### Material:
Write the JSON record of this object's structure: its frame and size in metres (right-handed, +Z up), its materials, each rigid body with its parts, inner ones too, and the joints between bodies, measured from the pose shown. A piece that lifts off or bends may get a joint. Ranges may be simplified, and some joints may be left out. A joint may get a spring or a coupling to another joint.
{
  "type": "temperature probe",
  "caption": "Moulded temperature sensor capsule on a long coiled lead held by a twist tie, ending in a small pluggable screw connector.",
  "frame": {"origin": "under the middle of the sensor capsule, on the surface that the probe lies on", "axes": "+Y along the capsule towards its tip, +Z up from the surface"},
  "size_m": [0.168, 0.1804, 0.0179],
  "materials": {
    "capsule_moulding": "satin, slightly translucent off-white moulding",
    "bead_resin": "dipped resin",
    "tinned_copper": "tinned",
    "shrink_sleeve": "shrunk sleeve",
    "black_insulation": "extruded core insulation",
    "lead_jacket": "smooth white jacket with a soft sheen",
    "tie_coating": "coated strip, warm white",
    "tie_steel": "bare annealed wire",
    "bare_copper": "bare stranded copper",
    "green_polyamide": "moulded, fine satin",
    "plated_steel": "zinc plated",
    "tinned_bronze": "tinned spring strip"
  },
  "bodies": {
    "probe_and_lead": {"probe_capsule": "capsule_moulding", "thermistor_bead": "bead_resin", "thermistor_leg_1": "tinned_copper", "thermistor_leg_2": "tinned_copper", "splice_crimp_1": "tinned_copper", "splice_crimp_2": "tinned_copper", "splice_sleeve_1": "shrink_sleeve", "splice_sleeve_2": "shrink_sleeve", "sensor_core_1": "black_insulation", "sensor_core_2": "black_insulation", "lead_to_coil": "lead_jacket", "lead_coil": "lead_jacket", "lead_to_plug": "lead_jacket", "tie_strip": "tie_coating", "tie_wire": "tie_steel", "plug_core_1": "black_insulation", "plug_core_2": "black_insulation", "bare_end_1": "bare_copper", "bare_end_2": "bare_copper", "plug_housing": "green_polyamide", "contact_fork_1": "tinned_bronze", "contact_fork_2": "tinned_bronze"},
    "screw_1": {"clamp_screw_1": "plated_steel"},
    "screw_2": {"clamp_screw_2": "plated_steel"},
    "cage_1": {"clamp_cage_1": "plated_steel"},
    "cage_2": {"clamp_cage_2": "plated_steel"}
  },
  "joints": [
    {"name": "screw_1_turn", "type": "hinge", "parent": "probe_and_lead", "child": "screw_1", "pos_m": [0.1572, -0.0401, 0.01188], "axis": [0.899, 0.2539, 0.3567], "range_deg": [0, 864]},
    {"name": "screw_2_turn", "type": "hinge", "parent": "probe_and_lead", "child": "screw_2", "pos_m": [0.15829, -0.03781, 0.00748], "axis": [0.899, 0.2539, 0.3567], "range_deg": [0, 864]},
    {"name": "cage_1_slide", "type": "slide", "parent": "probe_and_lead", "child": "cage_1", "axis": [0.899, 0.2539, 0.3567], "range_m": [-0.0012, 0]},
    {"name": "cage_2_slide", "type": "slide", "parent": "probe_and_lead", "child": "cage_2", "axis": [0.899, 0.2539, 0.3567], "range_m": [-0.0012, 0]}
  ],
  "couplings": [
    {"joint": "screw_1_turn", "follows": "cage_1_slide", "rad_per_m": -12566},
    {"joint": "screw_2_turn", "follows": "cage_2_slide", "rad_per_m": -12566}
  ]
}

### Your instructions:
Each line must be given again exactly as written above.

### Response:
Write the JSON record of this object's structure: its frame and size in metres (right-handed, +Z up), its materials, each rigid body with its parts, inner ones too, and the joints between bodies, measured from the pose shown. A piece that lifts off or bends may get a joint. Ranges may be simplified, and some joints may be left out. A joint may get a spring or a coupling to another joint.
{
  "type": "temperature probe",
  "caption": "Moulded temperature sensor capsule on a long coiled lead held by a twist tie, ending in a small pluggable screw connector.",
  "frame": {"origin": "under the middle of the sensor capsule, on the surface that the probe lies on", "axes": "+Y along the capsule towards its tip, +Z up from the surface"},
  "size_m": [0.168, 0.1804, 0.0179],
  "materials": {
    "capsule_moulding": "satin, slightly translucent off-white moulding",
    "bead_resin": "dipped resin",
    "tinned_copper": "tinned",
    "shrink_sleeve": "shrunk sleeve",
    "black_insulation": "extruded core insulation",
    "lead_jacket": "smooth white jacket with a soft sheen",
    "tie_coating": "coated strip, warm white",
    "tie_steel": "bare annealed wire",
    "bare_copper": "bare stranded copper",
    "green_polyamide": "moulded, fine satin",
    "plated_steel": "zinc plated",
    "tinned_bronze": "tinned spring strip"
  },
  "bodies": {
    "probe_and_lead": {"probe_capsule": "capsule_moulding", "thermistor_bead": "bead_resin", "thermistor_leg_1": "tinned_copper", "thermistor_leg_2": "tinned_copper", "splice_crimp_1": "tinned_copper", "splice_crimp_2": "tinned_copper", "splice_sleeve_1": "shrink_sleeve", "splice_sleeve_2": "shrink_sleeve", "sensor_core_1": "black_insulation", "sensor_core_2": "black_insulation", "lead_to_coil": "lead_jacket", "lead_coil": "lead_jacket", "lead_to_plug": "lead_jacket", "tie_strip": "tie_coating", "tie_wire": "tie_steel", "plug_core_1": "black_insulation", "plug_core_2": "black_insulation", "bare_end_1": "bare_copper", "bare_end_2": "bare_copper", "plug_housing": "green_polyamide", "contact_fork_1": "tinned_bronze", "contact_fork_2": "tinned_bronze"},
    "screw_1": {"clamp_screw_1": "plated_steel"},
    "screw_2": {"clamp_screw_2": "plated_steel"},
    "cage_1": {"clamp_cage_1": "plated_steel"},
    "cage_2": {"clamp_cage_2": "plated_steel"}
  },
  "joints": [
    {"name": "screw_1_turn", "type": "hinge", "parent": "probe_and_lead", "child": "screw_1", "pos_m": [0.1572, -0.0401, 0.01188], "axis": [0.899, 0.2539, 0.3567], "range_deg": [0, 864]},
    {"name": "screw_2_turn", "type": "hinge", "parent": "probe_and_lead", "child": "screw_2", "pos_m": [0.15829, -0.03781, 0.00748], "axis": [0.899, 0.2539, 0.3567], "range_deg": [0, 864]},
    {"name": "cage_1_slide", "type": "slide", "parent": "probe_and_lead", "child": "cage_1", "axis": [0.899, 0.2539, 0.3567], "range_m": [-0.0012, 0]},
    {"name": "cage_2_slide", "type": "slide", "parent": "probe_and_lead", "child": "cage_2", "axis": [0.899, 0.2539, 0.3567], "range_m": [-0.0012, 0]}
  ],
  "couplings": [
    {"joint": "screw_1_turn", "follows": "cage_1_slide", "rad_per_m": -12566},
    {"joint": "screw_2_turn", "follows": "cage_2_slide", "rad_per_m": -12566}
  ]
}